Exercise details: Extract every record, keeping each one exactly as it is.

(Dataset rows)
# # #

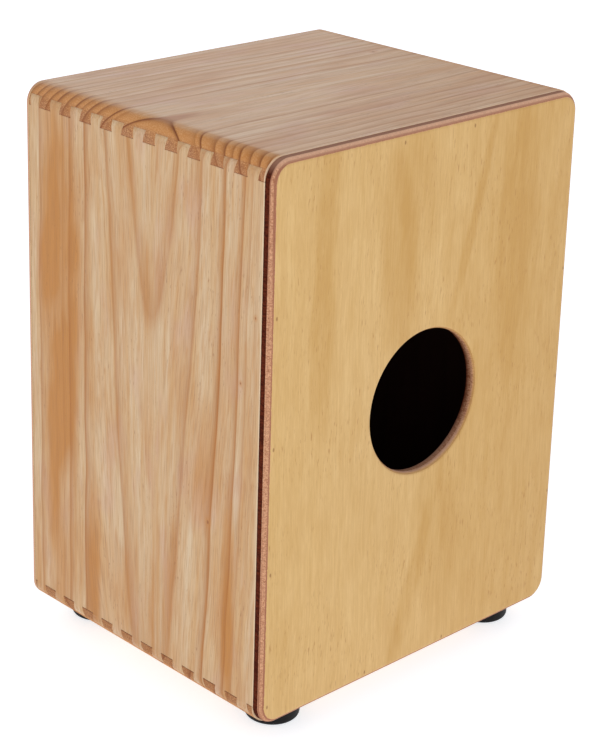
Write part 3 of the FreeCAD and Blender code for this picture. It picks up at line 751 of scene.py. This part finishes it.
# The veneer's noises: a place through it that sets them apart, then scale, squeeze and so on.
VENEER_STRANDS = (1.0, 1.6, 0.012, 3.0)
VENEER_FINE = (0.0, 1.1, 0.07, 4.0, 0.75)
VENEER_STREAKS = (4.0, 0.14, 0.2, 4.0, 0.6)
VENEER_DASHES = (6.0, 0.9, 0.06, 1.0)
VENEER_PORES = (9.0, 1.3, 0.11, 1.0)
VENEER_PORE_AREAS = (2.0, 0.022, 0.6, 2.0)
VENEER_WANDER_ACROSS = 0.02
VENEER_WANDER_UP = 0.006
VENEER_WANDER_REACH = 7.0
PORE_LEVELS, PORE_AREA_LEVELS, PORE_SHARE = (0.63, 0.74), (0.36, 0.6), 0.5
GRAIN_DASH_LEVELS, GRAIN_DASH_SHARE = (0.45, 0.7), 0.25
STRANDED_RANGE = (-0.5, 0.5)
VENEER_STREAK_RANGE = (-0.4, 0.75)
VENEER_FIBRE_RANGE = (-1.2, 1.55)

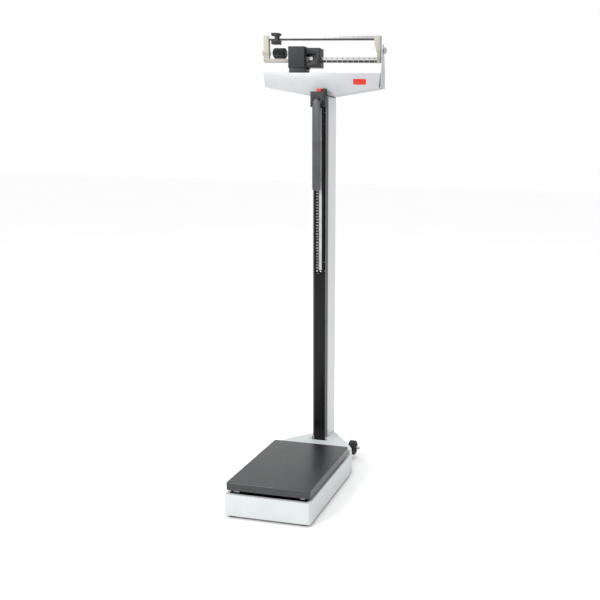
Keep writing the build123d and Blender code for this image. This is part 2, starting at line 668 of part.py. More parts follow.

# # #

Expected answer:
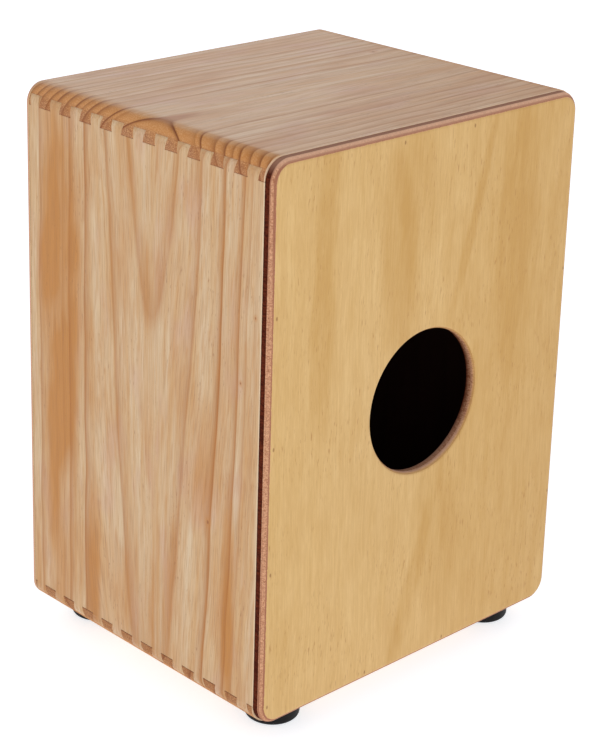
Write part 3 of the FreeCAD and Blender code for this picture. It picks up at line 751 of scene.py. This part finishes it.
# The veneer's noises: a place through it that sets them apart, then scale, squeeze and so on.
VENEER_STRANDS = (1.0, 1.6, 0.012, 3.0)
VENEER_FINE = (0.0, 1.1, 0.07, 4.0, 0.75)
VENEER_STREAKS = (4.0, 0.14, 0.2, 4.0, 0.6)
VENEER_DASHES = (6.0, 0.9, 0.06, 1.0)
VENEER_PORES = (9.0, 1.3, 0.11, 1.0)
VENEER_PORE_AREAS = (2.0, 0.022, 0.6, 2.0)
VENEER_WANDER_ACROSS = 0.02
VENEER_WANDER_UP = 0.006
VENEER_WANDER_REACH = 7.0
PORE_LEVELS, PORE_AREA_LEVELS, PORE_SHARE = (0.63, 0.74), (0.36, 0.6), 0.5
GRAIN_DASH_LEVELS, GRAIN_DASH_SHARE = (0.45, 0.7), 0.25
STRANDED_RANGE = (-0.5, 0.5)
VENEER_STREAK_RANGE = (-0.4, 0.75)
VENEER_FIBRE_RANGE = (-1.2, 1.55)

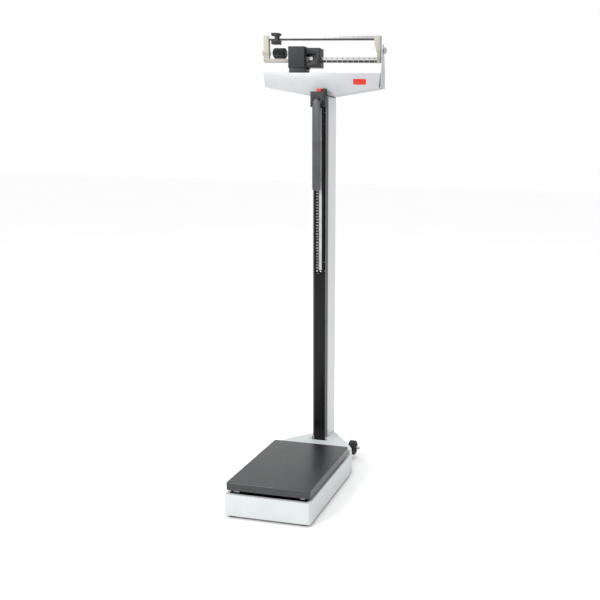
Keep writing the build123d and Blender code for this image. This is part 2, starting at line 668 of part.py. More parts follow.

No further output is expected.